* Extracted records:
--*--

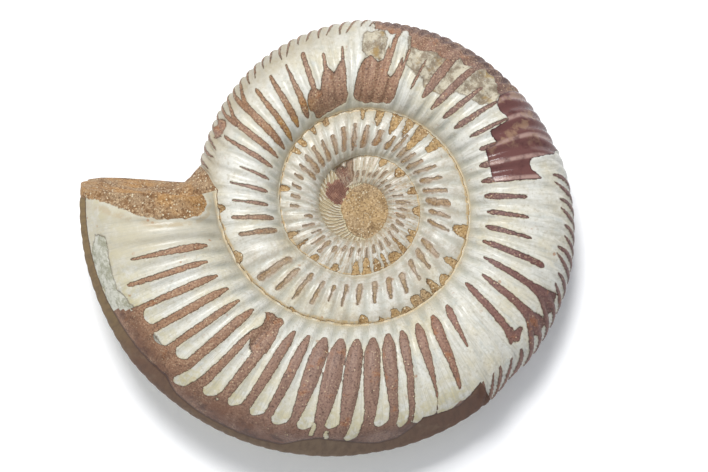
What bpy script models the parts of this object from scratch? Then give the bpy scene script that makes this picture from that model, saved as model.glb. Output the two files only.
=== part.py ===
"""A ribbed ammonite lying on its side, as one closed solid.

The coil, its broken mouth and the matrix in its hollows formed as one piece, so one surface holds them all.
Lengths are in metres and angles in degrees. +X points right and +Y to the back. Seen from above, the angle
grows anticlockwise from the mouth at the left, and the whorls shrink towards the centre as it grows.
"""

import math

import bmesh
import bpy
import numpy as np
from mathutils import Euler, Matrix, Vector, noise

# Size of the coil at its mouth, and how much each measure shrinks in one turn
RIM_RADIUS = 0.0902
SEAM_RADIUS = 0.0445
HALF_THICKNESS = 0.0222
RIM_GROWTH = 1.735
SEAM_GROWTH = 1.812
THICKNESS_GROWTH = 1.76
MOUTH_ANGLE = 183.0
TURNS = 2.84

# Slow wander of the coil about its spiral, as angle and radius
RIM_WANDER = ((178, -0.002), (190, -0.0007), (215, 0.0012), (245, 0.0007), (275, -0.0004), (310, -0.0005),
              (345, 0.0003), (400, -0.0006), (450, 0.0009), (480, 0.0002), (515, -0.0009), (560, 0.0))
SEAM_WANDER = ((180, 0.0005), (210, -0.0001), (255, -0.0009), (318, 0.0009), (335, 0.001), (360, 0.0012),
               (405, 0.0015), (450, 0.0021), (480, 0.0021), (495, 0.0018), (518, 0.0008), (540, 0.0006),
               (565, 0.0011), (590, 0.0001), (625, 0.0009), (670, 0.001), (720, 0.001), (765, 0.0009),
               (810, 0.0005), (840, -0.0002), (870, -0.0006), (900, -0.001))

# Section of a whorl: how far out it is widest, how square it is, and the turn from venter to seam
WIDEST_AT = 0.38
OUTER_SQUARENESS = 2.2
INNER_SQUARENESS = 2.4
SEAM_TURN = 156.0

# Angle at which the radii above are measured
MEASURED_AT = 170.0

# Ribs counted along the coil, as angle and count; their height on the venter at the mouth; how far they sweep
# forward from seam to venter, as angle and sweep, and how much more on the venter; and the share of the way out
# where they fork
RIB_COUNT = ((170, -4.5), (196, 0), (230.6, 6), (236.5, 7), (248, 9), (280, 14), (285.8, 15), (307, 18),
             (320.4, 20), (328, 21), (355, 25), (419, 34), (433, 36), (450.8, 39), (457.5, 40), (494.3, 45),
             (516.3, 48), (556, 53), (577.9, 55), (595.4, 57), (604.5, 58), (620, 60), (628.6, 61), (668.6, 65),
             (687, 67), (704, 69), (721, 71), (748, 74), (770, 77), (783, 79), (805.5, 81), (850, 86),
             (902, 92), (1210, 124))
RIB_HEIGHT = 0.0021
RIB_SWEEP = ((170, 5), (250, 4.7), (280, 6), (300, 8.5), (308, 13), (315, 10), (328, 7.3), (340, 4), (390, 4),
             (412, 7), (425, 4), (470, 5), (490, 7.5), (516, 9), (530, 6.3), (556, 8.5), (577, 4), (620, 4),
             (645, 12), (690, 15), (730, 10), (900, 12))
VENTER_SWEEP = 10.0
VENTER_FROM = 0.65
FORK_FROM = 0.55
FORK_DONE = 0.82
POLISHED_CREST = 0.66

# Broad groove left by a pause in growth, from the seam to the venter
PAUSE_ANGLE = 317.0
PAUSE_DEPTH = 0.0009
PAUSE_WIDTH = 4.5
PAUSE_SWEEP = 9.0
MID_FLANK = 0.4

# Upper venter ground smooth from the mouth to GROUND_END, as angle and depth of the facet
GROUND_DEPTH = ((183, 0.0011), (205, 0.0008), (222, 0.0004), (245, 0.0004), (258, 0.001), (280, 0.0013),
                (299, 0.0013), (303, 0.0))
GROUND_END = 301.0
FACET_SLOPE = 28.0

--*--

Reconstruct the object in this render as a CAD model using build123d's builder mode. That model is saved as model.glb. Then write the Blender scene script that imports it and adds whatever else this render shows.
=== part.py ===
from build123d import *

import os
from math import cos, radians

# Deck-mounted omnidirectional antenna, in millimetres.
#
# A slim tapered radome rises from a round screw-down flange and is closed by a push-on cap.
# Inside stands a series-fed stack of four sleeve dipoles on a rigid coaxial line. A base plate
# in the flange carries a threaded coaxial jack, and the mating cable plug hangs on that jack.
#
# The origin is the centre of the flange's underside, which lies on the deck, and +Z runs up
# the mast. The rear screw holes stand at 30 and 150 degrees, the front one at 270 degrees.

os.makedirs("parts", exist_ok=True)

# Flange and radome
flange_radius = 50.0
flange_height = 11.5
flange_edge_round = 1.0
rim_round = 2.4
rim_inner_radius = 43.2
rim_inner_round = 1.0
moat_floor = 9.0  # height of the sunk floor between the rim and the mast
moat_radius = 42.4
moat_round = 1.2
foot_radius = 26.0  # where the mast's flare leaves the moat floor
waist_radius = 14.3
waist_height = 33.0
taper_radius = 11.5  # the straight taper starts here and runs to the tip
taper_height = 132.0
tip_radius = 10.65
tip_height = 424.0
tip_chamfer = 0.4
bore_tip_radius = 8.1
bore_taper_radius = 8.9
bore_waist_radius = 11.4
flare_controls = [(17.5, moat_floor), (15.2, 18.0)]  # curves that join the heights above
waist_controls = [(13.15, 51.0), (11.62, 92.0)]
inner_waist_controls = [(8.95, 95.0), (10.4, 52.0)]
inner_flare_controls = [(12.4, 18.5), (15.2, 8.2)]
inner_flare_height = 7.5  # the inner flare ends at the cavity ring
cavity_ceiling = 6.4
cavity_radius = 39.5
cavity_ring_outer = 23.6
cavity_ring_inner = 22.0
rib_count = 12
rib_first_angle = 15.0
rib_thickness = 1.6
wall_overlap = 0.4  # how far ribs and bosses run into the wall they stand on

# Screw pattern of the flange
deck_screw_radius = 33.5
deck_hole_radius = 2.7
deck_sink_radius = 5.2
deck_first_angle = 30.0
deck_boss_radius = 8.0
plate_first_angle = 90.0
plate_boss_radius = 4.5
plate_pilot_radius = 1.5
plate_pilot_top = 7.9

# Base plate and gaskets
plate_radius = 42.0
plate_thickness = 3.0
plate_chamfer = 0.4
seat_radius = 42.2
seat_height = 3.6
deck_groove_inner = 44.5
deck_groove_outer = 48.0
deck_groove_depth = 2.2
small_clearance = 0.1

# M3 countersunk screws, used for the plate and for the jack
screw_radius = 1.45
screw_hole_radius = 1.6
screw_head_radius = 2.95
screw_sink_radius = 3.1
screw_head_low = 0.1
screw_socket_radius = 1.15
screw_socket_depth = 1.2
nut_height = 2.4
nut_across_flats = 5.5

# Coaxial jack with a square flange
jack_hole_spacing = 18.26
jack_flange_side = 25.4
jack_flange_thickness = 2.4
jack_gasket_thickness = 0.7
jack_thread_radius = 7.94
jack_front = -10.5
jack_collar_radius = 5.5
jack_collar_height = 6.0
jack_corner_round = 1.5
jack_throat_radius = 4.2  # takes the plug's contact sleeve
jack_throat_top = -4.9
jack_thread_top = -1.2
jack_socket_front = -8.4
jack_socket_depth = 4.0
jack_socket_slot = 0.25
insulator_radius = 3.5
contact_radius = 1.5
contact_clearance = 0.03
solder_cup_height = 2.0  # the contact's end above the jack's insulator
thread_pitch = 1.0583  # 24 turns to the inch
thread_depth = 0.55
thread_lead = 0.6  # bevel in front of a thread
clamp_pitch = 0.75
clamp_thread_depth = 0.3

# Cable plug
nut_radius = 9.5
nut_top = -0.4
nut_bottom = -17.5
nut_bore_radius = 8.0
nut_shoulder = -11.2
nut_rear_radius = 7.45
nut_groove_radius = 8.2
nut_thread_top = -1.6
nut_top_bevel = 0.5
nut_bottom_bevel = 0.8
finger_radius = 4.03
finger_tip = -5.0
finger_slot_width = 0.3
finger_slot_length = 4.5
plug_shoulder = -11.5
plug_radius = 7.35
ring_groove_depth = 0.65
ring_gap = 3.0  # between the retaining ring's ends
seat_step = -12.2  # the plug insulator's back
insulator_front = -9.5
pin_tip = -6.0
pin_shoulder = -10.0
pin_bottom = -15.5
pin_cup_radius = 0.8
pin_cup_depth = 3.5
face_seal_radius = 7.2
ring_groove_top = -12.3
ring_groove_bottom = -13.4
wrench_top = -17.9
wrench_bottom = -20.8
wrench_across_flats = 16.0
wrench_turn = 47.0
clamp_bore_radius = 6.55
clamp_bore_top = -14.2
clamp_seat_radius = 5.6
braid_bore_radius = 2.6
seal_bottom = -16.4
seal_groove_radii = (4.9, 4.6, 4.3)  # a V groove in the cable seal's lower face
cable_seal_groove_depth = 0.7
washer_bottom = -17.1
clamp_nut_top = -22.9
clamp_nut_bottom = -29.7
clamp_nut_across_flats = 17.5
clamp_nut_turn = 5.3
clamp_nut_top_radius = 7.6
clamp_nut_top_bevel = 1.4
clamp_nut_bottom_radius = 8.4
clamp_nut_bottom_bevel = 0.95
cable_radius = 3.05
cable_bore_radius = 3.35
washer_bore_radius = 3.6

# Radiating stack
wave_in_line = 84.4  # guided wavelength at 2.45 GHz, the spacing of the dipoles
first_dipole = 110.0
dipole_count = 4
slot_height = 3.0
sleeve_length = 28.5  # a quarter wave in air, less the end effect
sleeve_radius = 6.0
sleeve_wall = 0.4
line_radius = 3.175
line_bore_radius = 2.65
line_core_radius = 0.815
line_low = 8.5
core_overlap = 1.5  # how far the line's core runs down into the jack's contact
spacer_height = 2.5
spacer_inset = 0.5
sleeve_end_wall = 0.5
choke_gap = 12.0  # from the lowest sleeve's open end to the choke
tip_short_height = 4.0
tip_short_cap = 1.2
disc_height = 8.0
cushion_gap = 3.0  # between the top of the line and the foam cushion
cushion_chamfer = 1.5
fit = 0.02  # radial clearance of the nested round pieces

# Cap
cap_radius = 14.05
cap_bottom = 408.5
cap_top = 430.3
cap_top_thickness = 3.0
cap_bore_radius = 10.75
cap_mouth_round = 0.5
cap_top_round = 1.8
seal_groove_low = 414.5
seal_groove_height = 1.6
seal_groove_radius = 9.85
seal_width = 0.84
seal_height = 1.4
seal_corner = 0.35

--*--

* TASK BRIEF: Above are records; repeat only the lines starting at the line with "What bpy script" and ending at the line with "one closed solid.", exactly as they appear, both included.

* SOLUTION:
What bpy script models the parts of this object from scratch? Then give the bpy scene script that makes this picture from that model, saved as model.glb. Output the two files only.
=== part.py ===
"""A ribbed ammonite lying on its side, as one closed solid.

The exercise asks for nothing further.